Shuttles and space capsules (apollo missions)
How do the engines work?
- The engines burn fuel, which turns into hot gas which is then pushed out the back by the engine. The gas causes the rocket to propel upwards and move forwards
- A rocket engine is different from a jet engine because it doesn’t need air. It has everything it needs, allowing it to work in space.
- There are two types of engines:
- Liquid fuels (used in the space shuttles and Russian Soyuz)
- First liquid fuel rocket which is used today was invented by Robert H Goddard
- Solid fuels (on the side of the space shuttles)
Rockets/Space Crafts Today:
- ISS (International Space Station)
- NASA, Russia’s Roscosmos, Japan’s JAXA, Europe’s ESA, and Canada’s CSA
- To conduct research and study space
- Artemis missions
- Return to the moon, long term presence on the moon, to study and better understand the lunar surface
- Space X
- Aims to help in the mission to colonize mars and participate in space travel and exploration
Segment 2: The Chemistry Behind Rockets and Space Crafts
What makes NASA rockets fly:
- Newton’s Third Law states that for every action there is an equal and opposite reaction. The combustion reactions are what allow the rockets to launch and then fly.
- A combustion reaction results from burning something. It releases energy which is what allows the rockets to move. The fuel is what burns when it is mixed with an oxidizer creating a propellant.

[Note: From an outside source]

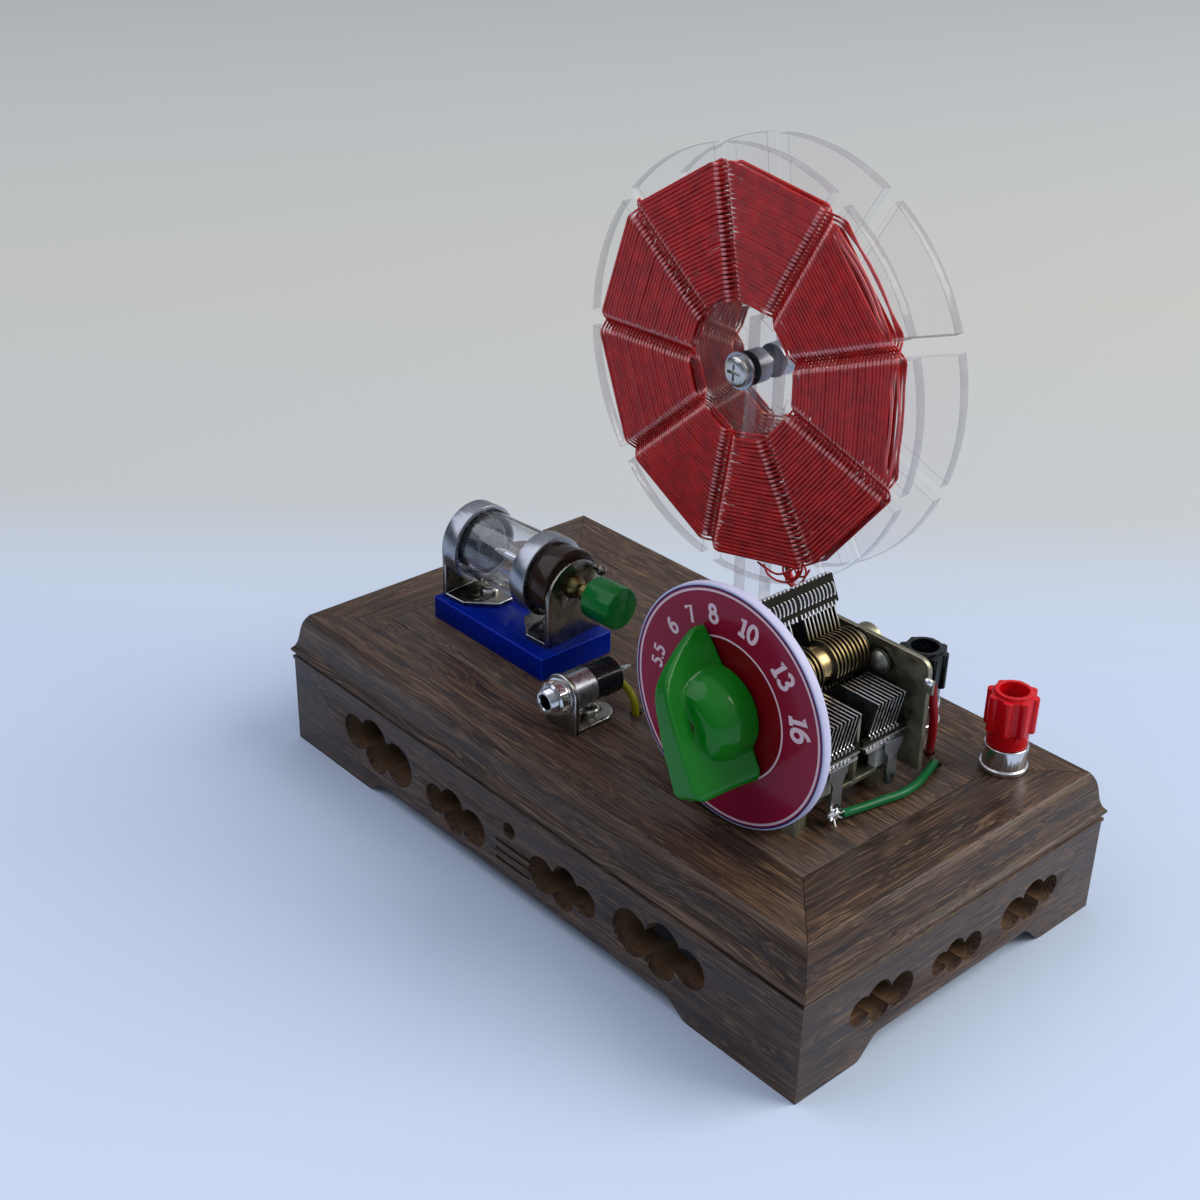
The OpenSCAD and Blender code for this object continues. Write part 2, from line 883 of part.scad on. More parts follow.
module ground_spring() {
    dome = (pow(rivet_r, 2) + pow(rivet_h, 2)) / (2 * rivet_h);
    color(c_alu) {
        translate([tuner_x, leaf_y + leaf_t, shaft_z])
            rotate([90, 0, 0])
                linear_extrude(leaf_t)
                    difference() {
                        union() {
                            circle(r = tail_r + 1.7);
                            translate([0, -2.4]) square([rivet_x, 2.4]);
                            translate([rivet_x, -1]) circle(r = leaf_end_r);
                        }
                        circle(r = tail_r + seat_gap);
                        translate([-6, -6]) square([12, 3.6]);
                    }
        along_y(tuner_x + rivet_x, leaf_y + leaf_t, shaft_z - 1)
            cylinder(r = rivet_r / 2, h = frame_back - leaf_y - leaf_t);
        along_y(tuner_x + rivet_x, leaf_y, shaft_z - 1)
            rotate([180, 0, 0])
                difference() {
                    translate([0, 0, rivet_h - dome]) sphere(r = dome);
                    translate([-2 * dome, -2 * dome, -2 * dome])
                        cube([4 * dome, 4 * dome, 2 * dome]);
                }
    }
}
// One stator plate, seen from the front with the shaft at its origin
module stator_outline() {
    difference() {
        polygon([
            [-stator_half, -stator_top],
            [-stator_waist, -stator_waist_z],
            [-stator_foot, -stator_foot_z],
            [stator_foot, -stator_foot_z],
            [stator_waist, -stator_waist_z],
            [stator_half, -stator_top]
        ]);
        circle(r = stator_bore);
    }
    for (side = [-1, 1])
        translate([side * ear_x - ear_half, -strip_z - strip_t / 2])
            square([2 * ear_half, strip_z + strip_t / 2 - stator_waist_z + 0.4]);
}
module stator_gang(first, plates) {
    last = first + (plates - 1) * plate_pitch;
    for (i = [0:plates - 2])
        translate([tuner_x, first + (i + 0.5) * plate_pitch + plate_t / 2, shaft_z])
            rotate([90, 0, 0])
                linear_extrude(plate_t)
                    stator_outline();
    for (side = [0, 1])
        translate([tuner_x, 0, 0])
            mirror([side, 0, 0])
                translate([strip_in, first - strip_over, shaft_z - strip_z - strip_t])
                    cube([strip_out - strip_in, last - first + 2 * strip_over, strip_t]);
}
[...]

- RS-25 main engines are liquid engines:
- Liquid hydrogen is the fuel
- Liquid oxygen is the oxidizer
- The boosters use aluminum as fuel with ammonium perchlorate as the oxidizer and is mixed with a binder creating a homogeneous solid propellant.
- Hydrogen: the main fuel is the lightest element as exists normally as a gas
- Low density meaning a little takes up a lot of space
- A really large tank would be needed for a large combustion reaction, which isn’t aerodynamically suitable
- Therefore, by turning hydrogen into a liquid it makes it denser meaning it takes up less space. Hydrogen is cooled to a temp of -432 degrees Fahrenheit.
- Oxygen is denser than hydrogen but also needs to be compressed into a liquid in order to fit into the smaller lighter tank so it is cooled to -297 degrees Fahrenheit
- LH2 and LOX
- Liquid oxygen and liquid hydrogen
- 2H2 + O2 = 2H2O + Energy
- Releases a lot of energy in the form of steam
- The hydrogen-oxygen reaction generates heat which causes the water vapor to expand and exit the nozzles at speeds of 10000 miles per hour. The fast moving stream allows the rocket to propel upwards.
- *talk about not knowing it was steam*
Living long-term in space:
- The ISS uses a method to remove CO2 from the air and allow astronauts to breath by using a sorbent, LiOH
- The exothermic reaction of LiOH with CO2 creates lithium carbonate (Li2CO3)(s) and water. LiOH has a high absorption capacity for CO2 and produces a small amount of heat. It is also a very strong base.
- This will also be used in future missions to Mars as well as on other long term missions that require people to be able to breath without their suits on.
- CO2 and O2
- 2LiOH(s) + CO2 (g) → Li2CO3(s) + H2O (g)
- It’s an acid-base reaction. Scrubbers, which are expandable filters, containing lithium hydroxide, capture carbon dioxide. This removes carbon dioxide in the air, allowing astronauts to breathe. (originally)
- For long term missions, this isn’t effective so scrubbers with minerals called zeolites are instead used. They capture the CO2 and release it into space, allowing it to be reused for extended periods.
- Now, scientists discovered a way to turn carbon dioxide into water.
Carbon dioxide reduction system →meanign the number of electrons associated with the atom increase. `
- Combines CO2 with hydrogen gas to form water and methane. The methane gas is vented into space and the water is split into breathable oxygen and hydrogen gas using hydrolysis. The hydrogen gas is then used to make more water.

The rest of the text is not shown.